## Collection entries
** Begin **

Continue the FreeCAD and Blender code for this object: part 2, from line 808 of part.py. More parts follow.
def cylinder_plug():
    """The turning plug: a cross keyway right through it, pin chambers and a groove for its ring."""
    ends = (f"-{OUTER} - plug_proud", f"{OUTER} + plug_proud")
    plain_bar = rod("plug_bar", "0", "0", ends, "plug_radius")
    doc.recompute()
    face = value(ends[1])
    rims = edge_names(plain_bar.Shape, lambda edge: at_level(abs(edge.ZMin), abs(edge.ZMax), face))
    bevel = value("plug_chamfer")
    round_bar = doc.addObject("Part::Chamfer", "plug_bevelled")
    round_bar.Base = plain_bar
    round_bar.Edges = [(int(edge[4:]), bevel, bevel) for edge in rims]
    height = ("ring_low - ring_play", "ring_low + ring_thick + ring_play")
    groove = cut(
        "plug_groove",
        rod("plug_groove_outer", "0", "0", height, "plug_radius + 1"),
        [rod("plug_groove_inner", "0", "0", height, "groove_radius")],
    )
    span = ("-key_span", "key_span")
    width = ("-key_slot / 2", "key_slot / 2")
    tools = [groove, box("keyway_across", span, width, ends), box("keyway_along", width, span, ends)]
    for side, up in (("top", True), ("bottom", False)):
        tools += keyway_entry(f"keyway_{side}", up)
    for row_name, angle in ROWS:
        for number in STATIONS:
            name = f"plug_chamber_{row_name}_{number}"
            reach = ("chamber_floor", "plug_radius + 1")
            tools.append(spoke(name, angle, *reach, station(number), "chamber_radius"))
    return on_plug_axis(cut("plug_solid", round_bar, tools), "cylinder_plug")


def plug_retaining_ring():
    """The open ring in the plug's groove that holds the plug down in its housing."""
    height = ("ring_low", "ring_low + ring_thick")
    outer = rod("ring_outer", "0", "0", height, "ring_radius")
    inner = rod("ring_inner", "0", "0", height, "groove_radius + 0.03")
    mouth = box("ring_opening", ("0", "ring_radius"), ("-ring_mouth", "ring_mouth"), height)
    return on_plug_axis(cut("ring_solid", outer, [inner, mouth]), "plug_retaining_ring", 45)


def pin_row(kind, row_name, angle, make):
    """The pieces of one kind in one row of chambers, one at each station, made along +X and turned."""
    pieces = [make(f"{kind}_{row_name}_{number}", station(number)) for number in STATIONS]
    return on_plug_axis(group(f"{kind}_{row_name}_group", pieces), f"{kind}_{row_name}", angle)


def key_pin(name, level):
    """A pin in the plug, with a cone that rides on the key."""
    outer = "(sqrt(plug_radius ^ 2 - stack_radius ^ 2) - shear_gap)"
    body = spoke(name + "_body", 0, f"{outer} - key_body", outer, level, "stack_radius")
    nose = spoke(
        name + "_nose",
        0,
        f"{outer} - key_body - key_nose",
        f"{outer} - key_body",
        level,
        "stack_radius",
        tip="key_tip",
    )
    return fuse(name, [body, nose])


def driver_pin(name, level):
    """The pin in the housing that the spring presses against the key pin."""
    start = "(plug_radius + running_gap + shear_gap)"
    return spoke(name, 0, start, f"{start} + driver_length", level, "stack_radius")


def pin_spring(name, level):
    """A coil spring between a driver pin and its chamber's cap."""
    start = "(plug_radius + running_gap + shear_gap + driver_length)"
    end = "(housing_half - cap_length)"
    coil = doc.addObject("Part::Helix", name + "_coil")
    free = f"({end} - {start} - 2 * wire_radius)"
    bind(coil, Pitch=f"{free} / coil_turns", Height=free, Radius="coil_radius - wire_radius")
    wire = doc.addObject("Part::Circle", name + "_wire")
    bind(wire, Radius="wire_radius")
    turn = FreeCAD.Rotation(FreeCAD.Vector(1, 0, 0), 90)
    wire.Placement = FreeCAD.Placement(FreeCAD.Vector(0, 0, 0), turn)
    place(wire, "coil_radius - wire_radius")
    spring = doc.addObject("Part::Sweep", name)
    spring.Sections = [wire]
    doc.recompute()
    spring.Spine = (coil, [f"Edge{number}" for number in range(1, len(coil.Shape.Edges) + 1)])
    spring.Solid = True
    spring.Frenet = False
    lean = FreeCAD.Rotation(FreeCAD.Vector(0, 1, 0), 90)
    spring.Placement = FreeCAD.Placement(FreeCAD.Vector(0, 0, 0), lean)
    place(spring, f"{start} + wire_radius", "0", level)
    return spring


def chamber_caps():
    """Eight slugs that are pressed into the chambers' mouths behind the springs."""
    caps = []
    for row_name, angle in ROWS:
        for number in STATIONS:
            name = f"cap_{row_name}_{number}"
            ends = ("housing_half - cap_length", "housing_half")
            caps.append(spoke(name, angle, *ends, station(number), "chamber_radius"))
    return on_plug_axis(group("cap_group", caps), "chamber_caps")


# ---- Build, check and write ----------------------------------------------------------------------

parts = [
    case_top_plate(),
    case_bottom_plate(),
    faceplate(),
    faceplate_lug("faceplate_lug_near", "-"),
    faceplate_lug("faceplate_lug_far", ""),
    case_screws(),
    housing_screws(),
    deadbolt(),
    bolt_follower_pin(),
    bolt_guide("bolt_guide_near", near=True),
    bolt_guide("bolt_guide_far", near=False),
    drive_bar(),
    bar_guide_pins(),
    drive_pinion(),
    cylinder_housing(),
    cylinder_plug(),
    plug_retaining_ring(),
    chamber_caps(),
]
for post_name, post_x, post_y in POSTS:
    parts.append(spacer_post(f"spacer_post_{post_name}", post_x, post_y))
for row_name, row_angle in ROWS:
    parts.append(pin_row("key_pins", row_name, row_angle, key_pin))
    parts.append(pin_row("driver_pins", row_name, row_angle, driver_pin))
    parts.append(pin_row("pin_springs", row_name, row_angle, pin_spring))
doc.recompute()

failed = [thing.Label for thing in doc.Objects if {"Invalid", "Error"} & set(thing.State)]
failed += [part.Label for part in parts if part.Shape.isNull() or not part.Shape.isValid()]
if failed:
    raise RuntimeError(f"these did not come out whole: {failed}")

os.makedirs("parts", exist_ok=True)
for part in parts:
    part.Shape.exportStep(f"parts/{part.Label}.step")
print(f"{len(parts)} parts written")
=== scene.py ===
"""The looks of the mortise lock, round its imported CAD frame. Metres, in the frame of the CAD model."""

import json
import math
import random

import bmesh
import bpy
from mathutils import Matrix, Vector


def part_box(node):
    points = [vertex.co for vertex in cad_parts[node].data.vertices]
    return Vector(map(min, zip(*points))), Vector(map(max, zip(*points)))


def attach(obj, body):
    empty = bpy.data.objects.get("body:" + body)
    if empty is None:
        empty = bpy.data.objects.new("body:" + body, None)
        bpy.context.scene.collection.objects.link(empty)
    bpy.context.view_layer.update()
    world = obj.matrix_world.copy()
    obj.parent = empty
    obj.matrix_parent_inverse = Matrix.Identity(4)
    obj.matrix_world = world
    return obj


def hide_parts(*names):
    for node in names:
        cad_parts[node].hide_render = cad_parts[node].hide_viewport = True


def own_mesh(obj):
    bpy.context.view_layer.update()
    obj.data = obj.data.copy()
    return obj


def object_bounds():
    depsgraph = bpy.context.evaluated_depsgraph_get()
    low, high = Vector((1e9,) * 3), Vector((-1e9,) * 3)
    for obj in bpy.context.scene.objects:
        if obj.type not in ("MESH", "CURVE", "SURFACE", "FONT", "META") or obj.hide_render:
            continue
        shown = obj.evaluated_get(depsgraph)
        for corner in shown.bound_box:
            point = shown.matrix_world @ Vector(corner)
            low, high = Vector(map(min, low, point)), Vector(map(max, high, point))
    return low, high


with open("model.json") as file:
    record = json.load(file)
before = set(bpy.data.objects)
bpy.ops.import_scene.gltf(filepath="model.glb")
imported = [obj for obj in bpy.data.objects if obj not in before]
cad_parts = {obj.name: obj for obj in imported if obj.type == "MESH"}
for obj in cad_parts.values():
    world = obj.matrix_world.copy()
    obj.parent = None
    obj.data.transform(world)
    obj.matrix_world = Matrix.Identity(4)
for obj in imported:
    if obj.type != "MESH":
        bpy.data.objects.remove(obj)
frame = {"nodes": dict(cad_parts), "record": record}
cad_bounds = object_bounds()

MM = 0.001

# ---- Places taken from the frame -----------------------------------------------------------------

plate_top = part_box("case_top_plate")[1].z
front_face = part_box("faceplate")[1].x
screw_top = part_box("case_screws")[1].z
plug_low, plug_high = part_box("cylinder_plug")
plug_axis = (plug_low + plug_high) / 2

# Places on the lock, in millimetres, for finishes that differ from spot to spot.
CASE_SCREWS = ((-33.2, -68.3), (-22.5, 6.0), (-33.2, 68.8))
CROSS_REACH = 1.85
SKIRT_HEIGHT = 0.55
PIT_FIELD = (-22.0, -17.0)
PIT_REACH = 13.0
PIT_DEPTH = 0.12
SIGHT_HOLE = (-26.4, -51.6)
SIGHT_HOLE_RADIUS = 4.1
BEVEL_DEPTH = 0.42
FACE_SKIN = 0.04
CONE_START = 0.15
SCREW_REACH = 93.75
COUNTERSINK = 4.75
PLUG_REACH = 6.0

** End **
** Begin **

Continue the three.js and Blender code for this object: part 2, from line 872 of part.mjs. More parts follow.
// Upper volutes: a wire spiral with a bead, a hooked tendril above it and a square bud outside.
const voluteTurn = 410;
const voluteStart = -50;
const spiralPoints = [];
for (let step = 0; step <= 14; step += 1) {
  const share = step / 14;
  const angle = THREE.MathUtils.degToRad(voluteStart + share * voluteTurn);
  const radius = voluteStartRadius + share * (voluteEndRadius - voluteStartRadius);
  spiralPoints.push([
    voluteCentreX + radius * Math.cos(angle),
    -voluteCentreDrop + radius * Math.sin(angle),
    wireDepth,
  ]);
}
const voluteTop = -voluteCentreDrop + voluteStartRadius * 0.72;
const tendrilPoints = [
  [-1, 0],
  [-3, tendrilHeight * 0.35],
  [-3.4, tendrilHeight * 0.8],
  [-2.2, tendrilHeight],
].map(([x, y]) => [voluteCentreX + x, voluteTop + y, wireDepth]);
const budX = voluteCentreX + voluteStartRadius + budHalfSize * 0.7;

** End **
** Begin **

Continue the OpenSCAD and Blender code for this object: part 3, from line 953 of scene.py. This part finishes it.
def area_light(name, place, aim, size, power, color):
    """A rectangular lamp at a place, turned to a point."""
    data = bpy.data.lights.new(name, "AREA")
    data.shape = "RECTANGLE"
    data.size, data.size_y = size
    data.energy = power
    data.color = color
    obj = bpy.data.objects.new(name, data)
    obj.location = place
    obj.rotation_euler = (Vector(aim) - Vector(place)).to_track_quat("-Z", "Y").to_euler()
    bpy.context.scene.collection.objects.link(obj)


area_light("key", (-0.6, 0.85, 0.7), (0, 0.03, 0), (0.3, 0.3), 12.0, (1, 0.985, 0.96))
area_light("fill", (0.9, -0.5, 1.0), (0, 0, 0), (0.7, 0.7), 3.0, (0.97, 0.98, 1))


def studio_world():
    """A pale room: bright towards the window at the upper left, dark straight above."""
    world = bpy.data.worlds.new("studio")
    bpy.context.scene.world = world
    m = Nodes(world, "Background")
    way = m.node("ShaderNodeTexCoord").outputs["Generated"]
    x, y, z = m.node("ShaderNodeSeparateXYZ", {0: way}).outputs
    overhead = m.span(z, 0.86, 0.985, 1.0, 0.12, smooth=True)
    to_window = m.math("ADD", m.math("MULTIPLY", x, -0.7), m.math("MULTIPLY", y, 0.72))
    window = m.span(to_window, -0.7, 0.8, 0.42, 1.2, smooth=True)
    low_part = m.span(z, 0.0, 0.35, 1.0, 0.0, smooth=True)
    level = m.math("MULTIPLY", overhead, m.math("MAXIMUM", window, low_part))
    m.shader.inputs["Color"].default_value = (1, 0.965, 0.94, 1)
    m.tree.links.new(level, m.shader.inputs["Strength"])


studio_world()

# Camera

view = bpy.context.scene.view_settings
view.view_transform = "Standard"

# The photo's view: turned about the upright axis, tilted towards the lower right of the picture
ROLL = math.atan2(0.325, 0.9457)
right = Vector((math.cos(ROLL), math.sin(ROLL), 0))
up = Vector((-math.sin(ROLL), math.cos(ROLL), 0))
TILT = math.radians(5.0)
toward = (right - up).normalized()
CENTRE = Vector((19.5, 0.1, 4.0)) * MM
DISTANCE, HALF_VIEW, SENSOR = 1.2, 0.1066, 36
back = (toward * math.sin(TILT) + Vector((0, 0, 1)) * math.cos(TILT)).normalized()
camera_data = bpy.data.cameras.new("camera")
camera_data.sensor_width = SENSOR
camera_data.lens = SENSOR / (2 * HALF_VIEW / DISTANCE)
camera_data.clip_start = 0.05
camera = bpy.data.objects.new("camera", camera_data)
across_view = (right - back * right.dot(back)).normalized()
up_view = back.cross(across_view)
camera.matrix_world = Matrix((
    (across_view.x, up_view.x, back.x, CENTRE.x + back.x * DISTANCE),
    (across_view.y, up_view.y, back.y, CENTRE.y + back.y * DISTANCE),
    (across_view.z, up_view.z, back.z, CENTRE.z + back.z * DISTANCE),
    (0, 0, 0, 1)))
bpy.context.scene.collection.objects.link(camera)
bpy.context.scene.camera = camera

** End **

## Task description
Copy exactly, and only, the lines from the one containing "failed = [thing.Label" through the one containing "if empty is".

## Correct answer
failed = [thing.Label for thing in doc.Objects if {"Invalid", "Error"} & set(thing.State)]
failed += [part.Label for part in parts if part.Shape.isNull() or not part.Shape.isValid()]
if failed:
    raise RuntimeError(f"these did not come out whole: {failed}")

os.makedirs("parts", exist_ok=True)
for part in parts:
    part.Shape.exportStep(f"parts/{part.Label}.step")
print(f"{len(parts)} parts written")
=== scene.py ===
"""The looks of the mortise lock, round its imported CAD frame. Metres, in the frame of the CAD model."""

import json
import math
import random

import bmesh
import bpy
from mathutils import Matrix, Vector


def part_box(node):
    points = [vertex.co for vertex in cad_parts[node].data.vertices]
    return Vector(map(min, zip(*points))), Vector(map(max, zip(*points)))


def attach(obj, body):
    empty = bpy.data.objects.get("body:" + body)
    if empty is None:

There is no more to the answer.